Nel periodo prenatalizio la Giorgia nazionale ha annunciato al mondo la sua grande svolta, che l’ha vista trasformarsi da “alberista” a “presepista”; “Da quest’anno cambio tutto….ho deciso di fare il presepe quando non lo fa più nessuno”. Meglio tardi che mai, verrebbe da dire! Perché le famiglie italiane fanno il presepe da sempre, senza sentire la necessità di definirsi “presepisti” o di fare particolari annunci dal vago sapore strumentale.
Il problema ovviamente non è il presepe che è un importante simbolo della cristianità, oltre che un riferimento in termini storici e culturali anche per molti non credenti. Il problema è l’uso disinvolto che viene fatto di alcuni simboli dalla cristianità, come già in passato è accaduto con gli squallidi episodi di ostentazione di rosari e crocifissi nei comizi salviniani. Probabilmente è un vizio, anche contagioso, presente in quella particolare zona del panorama politico italiano.
Ma la cosa ancora più interessante è che nello stesso filmato la “neo-presepista” – nell’intento di spiegare e sostenere ulteriormente la propria scelta – si domanda in modo chiaramente retorico “come fa ad offenderti una famiglia che scappa per difendere quel bambino?”.
La domanda è assolutamente condivisibile. Ma per rendere credibile l’idea che la ispira, ci si dovrebbe interrogare anche su quanto accade nei tragici presepi del nostro tempo, nei tanti scenari di guerra e di devastazione; o su come vengono trattate persone e famiglie che ogni giorno scappano da guerre, violenze e carestie, anche a rischio della vita (proprio come la famiglia e il Bambino del presepe!). Ma non conviene farsi troppe domande. Meglio fermarsi a “quanto è bello il presepe…” (ma per questo bastava il mitico Eduardo…).
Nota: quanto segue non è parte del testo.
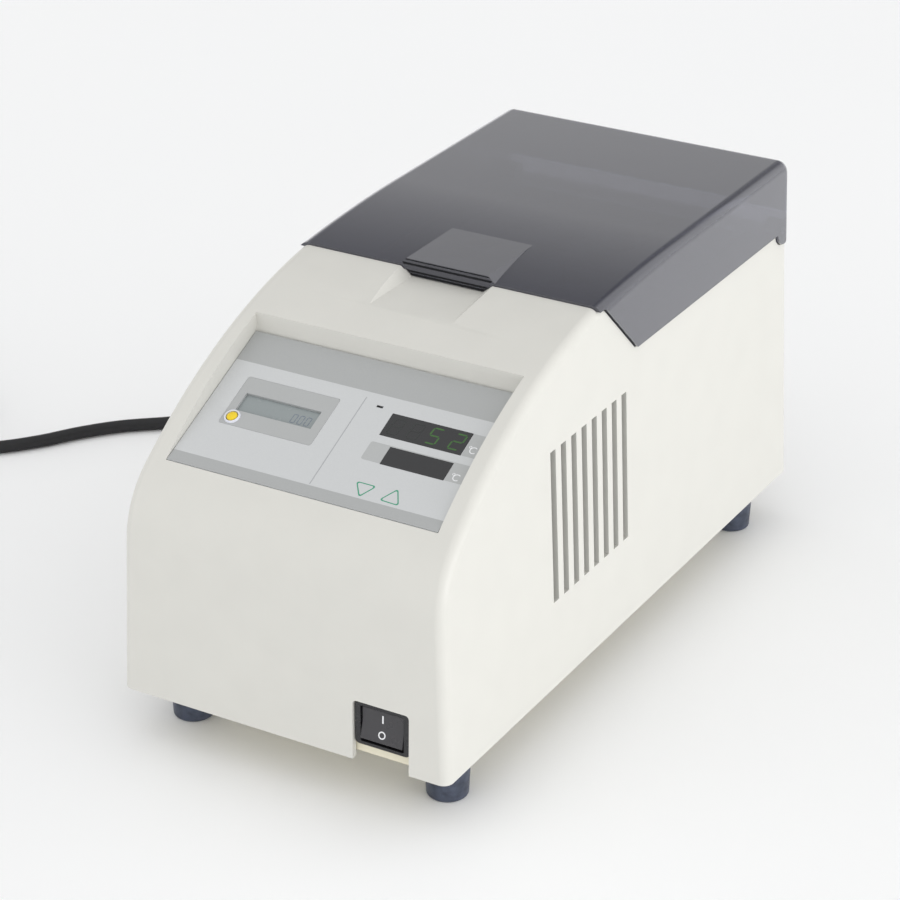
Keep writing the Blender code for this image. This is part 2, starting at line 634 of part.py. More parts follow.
def cavity_outline():
    """The inside of the cover, open below, one wall in from the case's outline."""
    bottom = COVER_BOTTOM - WALL
    ceiling = LAND_HEIGHT - WALL
    end_y = SLOPE_CENTRE[0] - math.sqrt((SLOPE_RADIUS - WALL) ** 2 - (ceiling - SLOPE_CENTRE[1]) ** 2)
    points = front_and_slope(WALL, bottom, end_y)
    length = math.hypot(*BULKHEAD_DIRECTION)
    along = (BULKHEAD_DIRECTION[0] / length, BULKHEAD_DIRECTION[1] / length)
    inner = (LAND_END_Y + WALL * along[1], LAND_HEIGHT - WALL * along[0])
    top = crossing(inner, along, (0, ceiling), (1, 0))
    foot = crossing(inner, along, (0, DECK_HEIGHT - WALL), (1, 0))
    points += [top, foot, (rear_y(DECK_HEIGHT - WALL, WALL), DECK_HEIGHT - WALL)]
    points.append((rear_y(bottom, WALL), bottom))
    return points


# Panel frame: x across, y up the panel, z out of its face

PANEL_MATRIX = (Matrix.Translation((0, from_front(PANEL_FOOT_FROM_FRONT), PANEL_FOOT_HEIGHT))
                @ Matrix.Rotation(PANEL_TILT, 4, "X"))
PANEL_TOP_Y = (PANEL_MATRIX @ Vector((0, PANEL_LENGTH, -PANEL_THICKNESS))).y
RECESS_FLOOR = -PANEL_THICKNESS - SEAT_GAP


def panel_box(name, place, size, low, high, grow=0.0, **more):
    """A box on the panel: centre and size on its plane, low and high along its normal."""
    half = (size[0] / 2 + grow, size[1] / 2 + grow)
    return box(name, (place[0] - half[0], place[1] - half[1], low),
               (place[0] + half[0], place[1] + half[1], high), matrix=PANEL_MATRIX, **more)


def recess_outline(floor, spare):
    """Side outline of the panel's recess, its floor this far from the panel's face."""
    def place(up, out):
        point = PANEL_MATRIX @ Vector((0, up, out))
        return (point.y, point.z)
    foot = place(-FIT_GAP - spare, floor - spare)
    back_y = PANEL_TOP_Y + FIT_GAP + spare
    along = (math.cos(PANEL_TILT), math.sin(PANEL_TILT))
    back = crossing(foot, along, (back_y, 0), (0, 1))
    above = SLOPE_TOP + WALL
    mouth = place(-FIT_GAP - spare, 0)
    return [foot, back, (back_y, above), (mouth[0], above), mouth]


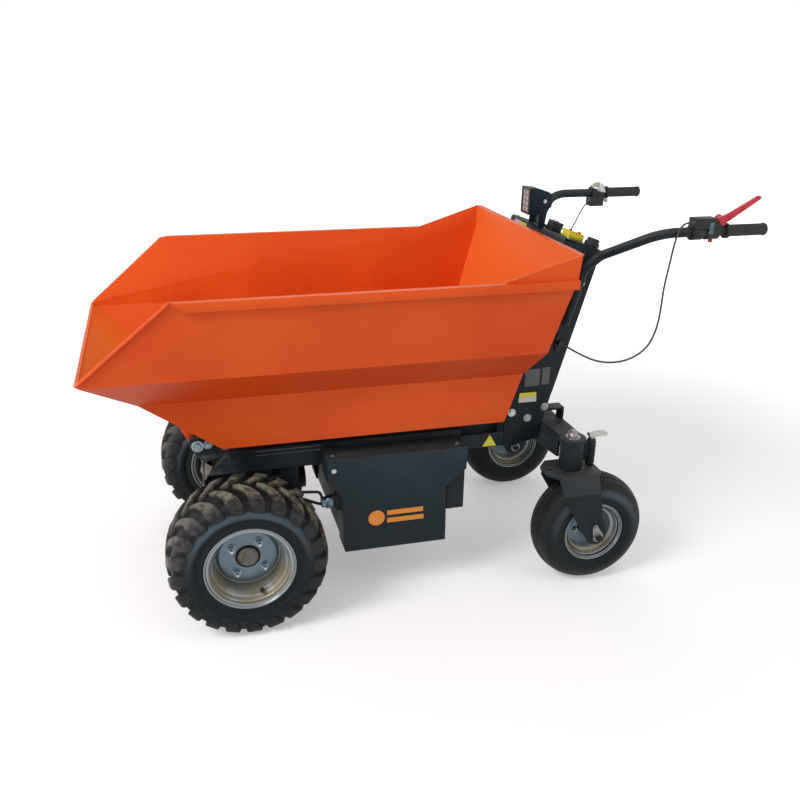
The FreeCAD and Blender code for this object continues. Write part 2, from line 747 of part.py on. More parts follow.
def handlebar(name, side):
    y = d.gripHalf * side
    points = [(-380, side * 193, 720), (-423, side * 193, 868), (-456, side * 212, 906),
              (-560, y, d.gripZ), (d.gripRear + 4, y, d.gripZ)]
    return shapePart(name, bentTube(points, [60, 60, 90], d.tubeBore, d.tubeBore - 5))


def grip(name, side):
    # moulded grip with a collar at its inner end, slipped over the bar's end
    body = newBody(name, (d.gripRear, side * d.gripHalf, d.gripZ))
    section = newSketch(body, "XZ")
    bore = d.tubeBore / 2 + 0.1
    outline(section, [(0, 0), (0, 15), (d.gripLong - 4, 15), (d.gripLong, 19), (d.gripLong + 8, 19),
                      (d.gripLong + 8, bore), (3, bore), (3, 0)])
    turned(body, section, "H_Axis")
    return body


def brakeClamp():
    # two-bolt clamp round the bar with the lever's housing on top
    body = newBody("brake_clamp", (-672, d.gripHalf, d.gripZ))
    for start, length in ((-42, 34), (4, 28)):
        rod(body, "YZ", (0, 0), 20, start, length)
    rod(body, "YZ", (0, 0), 16, -42, 76)
    block(body, (-42, -13, 10), (32, 20, 36))
    bore = newSketch(body, "YZ", -50)
    ring(bore, (0, 0), 12.6)
    pocket(body, bore, both=False, length=100, back=True)
    return body


def brakeLever():
    body = newBody("brake_lever", (-714, d.gripHalf, d.gripZ + 15))
    section = newSketch(body, "XZ")
    outline(section, [(0, 1), (0, 22), (-12, 22), (-32, 30), (-108, 71), (-114, 67), (-112, 62),
                      (-38, 15), (-28, 9), (-8, 1)])
    pad(body, section, 14, both=True)
    return body


def throttle():
    # thumb throttle: clamp ring, housing under the bar and a round charge gauge above it
    body = newBody("throttle", (-708, -d.gripHalf, d.gripZ))
    rod(body, "YZ", (0, 0), 20, -24, 46)
    block(body, (-21, -17, -40), (26, 17, -10))
    rod(body, "XY", (-1, 0), 21.5, 8, 22)
    bore = newSketch(body, "YZ", -30)
    ring(bore, (0, 0), 12.6)
    pocket(body, bore, both=False, length=60, back=True)
    return body


def headlight():
    # square work lamp with a tapered back on a U bracket that leans over the console's front edge
    body = newBody("headlight")
    shell = newSketch(body, "XZ", -38)
    outline(shell, [(-324, 985), (-324, 1056), (-352, 1053), (-377, 1045), (-388, 1038), (-388, 1004),
                    (-376, 997), (-350, 985)])
    pad(body, shell, 76)
    for side in (1, -1):
        sidePlate(body, [(-355, 1018), (-361, 1029), (-372, 1030), (-379, 1019), (-369, 951), (-349, 951)],
                  42, 3.9, side)
    block(body, (-369, -42, 951), (-349, 42, 955))
    return body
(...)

Gesù e la sua famiglia in fuga ripararono prima in quel di Betlemme e poi a Nazaret di Galilea. Oggi con le sconclusionate scelte del governo Meloni verrebbero imprigionati in un CPR, magari in Albania. Il presepe di ieri lo dismetteremo dopo l’Epifania. Invece purtroppo i presepi di oggi resteranno con tutta la loro disumanità.